Meister Eckharts Mystiek in de praktijk

Een ouder familielid gaf mij dit boek van C.B. Zuijderhoudt. Hij zei dat hij het een moeilijk boek vond en was benieuwd wat ik er van zou vinden. Nu was ik vroeger een groot fan van Eckhart en dan wel de veertiende eeuwse versie, niet die Tolle. Toen ik in Nederland op de HBS terecht kwam werd in de derde klas middeleeuwse literatuur behandeld en ik was helemaal weg van de mystici. Ruusbroeck, Hadewych en Thomas a Kempis heb ik gewoon opgevreten. Zij hadden duidelijk iets waar ik naar op zoek was, maar ik kon niet zien hoe ze er kwamen. En toen ik in de zen dook kwam ik natuurlijk “Van God houden als van niemand” van Frank Maas tegen. Ik was helemaal verkocht. Dus ik was wel heel nieuwsgierig naar dit boek.

Het is duidelijk dat de auteur zich praktisch erg verdiept heeft in de mystiek en ook vele mystieke stromingen onderzocht heeft. Zowel Avaita Vedanta als Zen als de mystiek van Dag Hammarskjöld zoals beschreven in Merkstenen. Wat hij beweert over de mystiek klinkt vertrouwd en ik kan hem niet betrappen op een dubieuze aanname. Het sterke is dat hij uit eigen ervaring spreekt. Maar gaandeweg het boek bekroop mij een ongemakkelijk gevoel dat tegen het einde steeds sterker werd. Hoewel hij onderkent dat er geen wedergeboorte (zijn term voor verlichting) is zonder genade, beschrijft hij de weg naar de mystiek toch wel erg technisch. En langzamerhand bekruipt mij het gevoel van een auteur die toch wel zichzelf als bijzonder ervaart en daarbij de goedheid heeft het ook nog eens aan het gewone volk te willen uitleggen. Het boek is in eigen beheer uitgegeven en dat is erg jammer. Een goede uitgever zou ongetwijfeld behoorlijk gesleuteld hebben aan de schrijfstijl. Hiermee zou veel van de arrogante opmerkingen in de tekst verwijderd zijn naar ik aanneem.

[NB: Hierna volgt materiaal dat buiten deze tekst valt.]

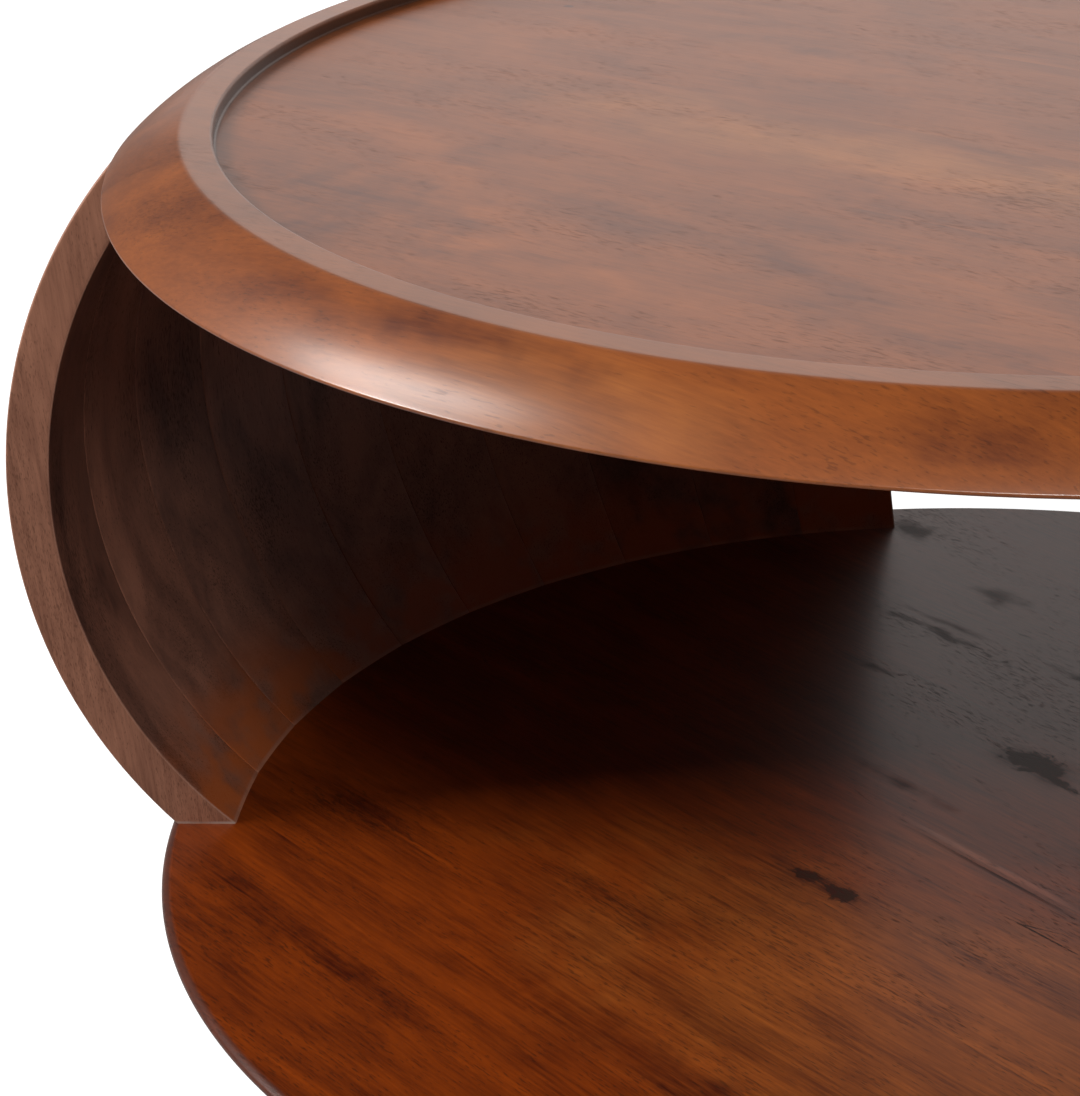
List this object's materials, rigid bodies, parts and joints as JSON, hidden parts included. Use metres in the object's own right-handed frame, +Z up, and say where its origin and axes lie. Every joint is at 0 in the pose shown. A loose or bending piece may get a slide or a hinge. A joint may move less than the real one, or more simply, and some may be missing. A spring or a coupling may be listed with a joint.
{
  "type": "drum coffee table",
  "caption": "Low round wooden table in the shape of a drum: a recessed top and a round base joined by curved stave walls, open through the middle.",
  "frame": {"origin": "on the floor under the middle of the table", "axes": "+X from the middle of the left wall to the middle of the right wall, Y through the two openings, +Z up"},
  "size_m": [1.022, 0.89, 0.421],
  "materials": {
    "top_wood": "brown stained hardwood under satin-gloss lacquer, grain along the boards",
    "base_wood": "orange-brown stained hardwood with knots under satin-gloss lacquer",
    "wall_wood": "dark brown stained hardwood under thin satin lacquer, grain up the staves",
    "joinery_wood": "plain pale hardwood",
    "glide_felt": "dark brown pressed felt, stuck on"
  },
  "bodies": {
    "root": {"top_board_1": "top_wood", "top_board_2": "top_wood", "top_board_3": "top_wood", "top_board_4": "top_wood", "top_board_5": "top_wood", "top_board_6": "top_wood", "top_board_7": "top_wood", "base_board_1": "base_wood", "base_board_2": "base_wood", "base_board_3": "base_wood", "base_board_4": "base_wood", "base_board_5": "base_wood", "base_board_6": "base_wood", "base_board_7": "base_wood", "left_stave_01": "wall_wood", "left_stave_02": "wall_wood", "left_stave_03": "wall_wood", "left_stave_04": "wall_wood", "left_stave_05": "wall_wood", "left_stave_06": "wall_wood", "left_stave_07": "wall_wood", "left_stave_08": "wall_wood", "left_stave_09": "wall_wood", "left_stave_10": "wall_wood", "right_stave_01": "wall_wood", "right_stave_02": "wall_wood", "right_stave_03": "wall_wood", "right_stave_04": "wall_wood", "right_stave_05": "wall_wood", "right_stave_06": "wall_wood", "right_stave_07": "wall_wood", "right_stave_08": "wall_wood", "right_stave_09": "wall_wood", "right_stave_10": "wall_wood", "top_board_tongues": "joinery_wood", "base_board_tongues": "joinery_wood", "head_tenons": "joinery_wood", "foot_tenons": "joinery_wood", "foot_glides": "glide_felt"}
  },
  "joints": []
}
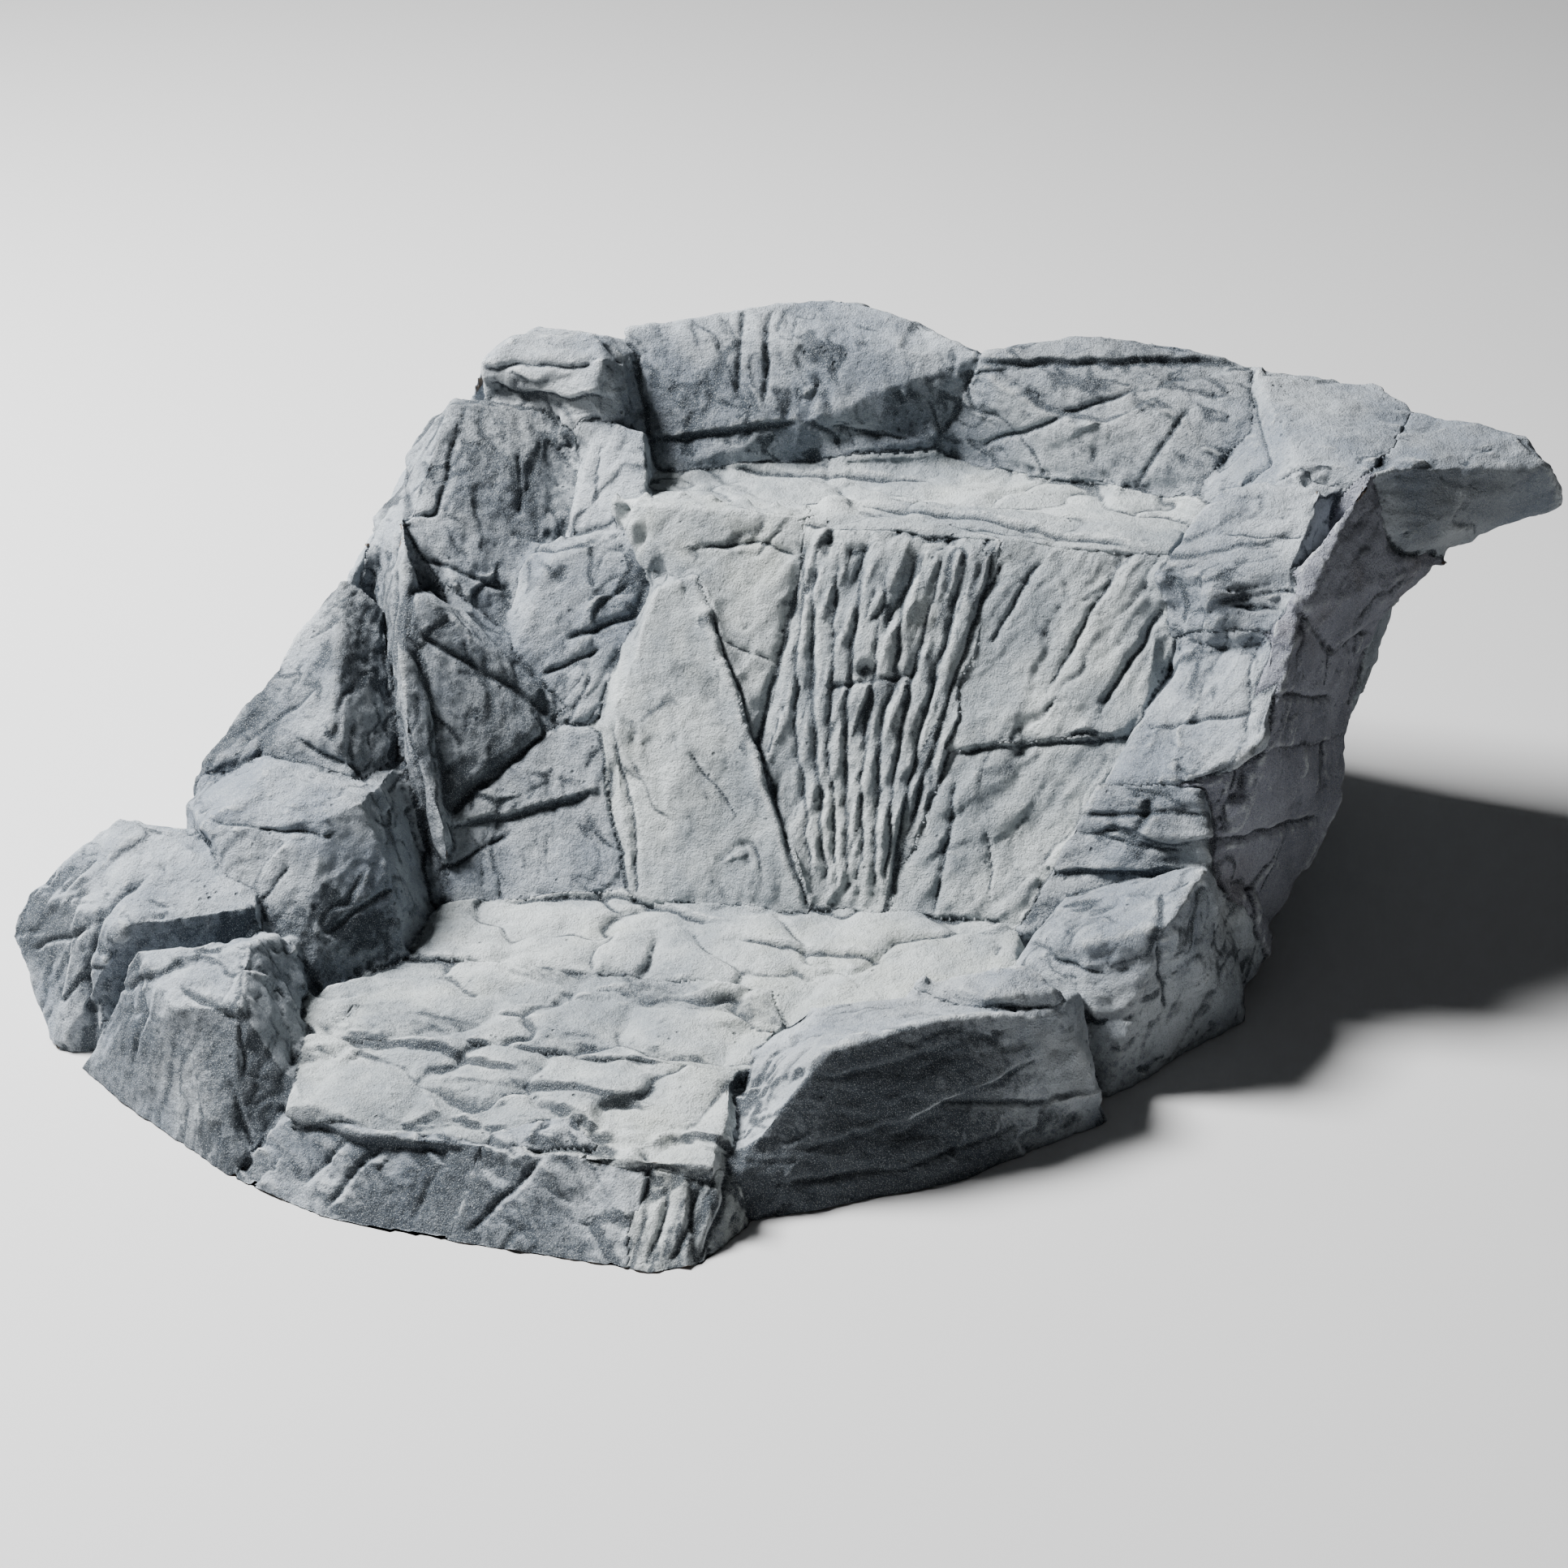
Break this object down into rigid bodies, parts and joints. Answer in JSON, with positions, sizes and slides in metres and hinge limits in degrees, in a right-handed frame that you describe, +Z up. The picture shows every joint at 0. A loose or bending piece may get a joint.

Het is jammer dat iemand met zo een diepe spiriyuele ervaring en kennis het hele begrip mededogen achterwegen laat. Meister Eckhart zelf was een uiterst meedogend mens, die het niet kon laten zijn kennis te delen met de meest simpelen van geest. En hij deed dat nooit uit de hoogte. Hoewel zijn positie hem daartoe best wel aanleiding had kunnen geven. Ik moet daarbij aan Ton’s vertaling van de Avatamsake Soetra denken: “Het Grote Mededogen is de essentie van de meditatie. Het is haar lichaam, haar bron en haar middel, om zich in heel het universum te verspreiden. Zonder dit “grote hart” van liefde en mededogen is de meditatie, hoe verheven die in andere opzichten ook mag zijn, van geen enkele waarde.”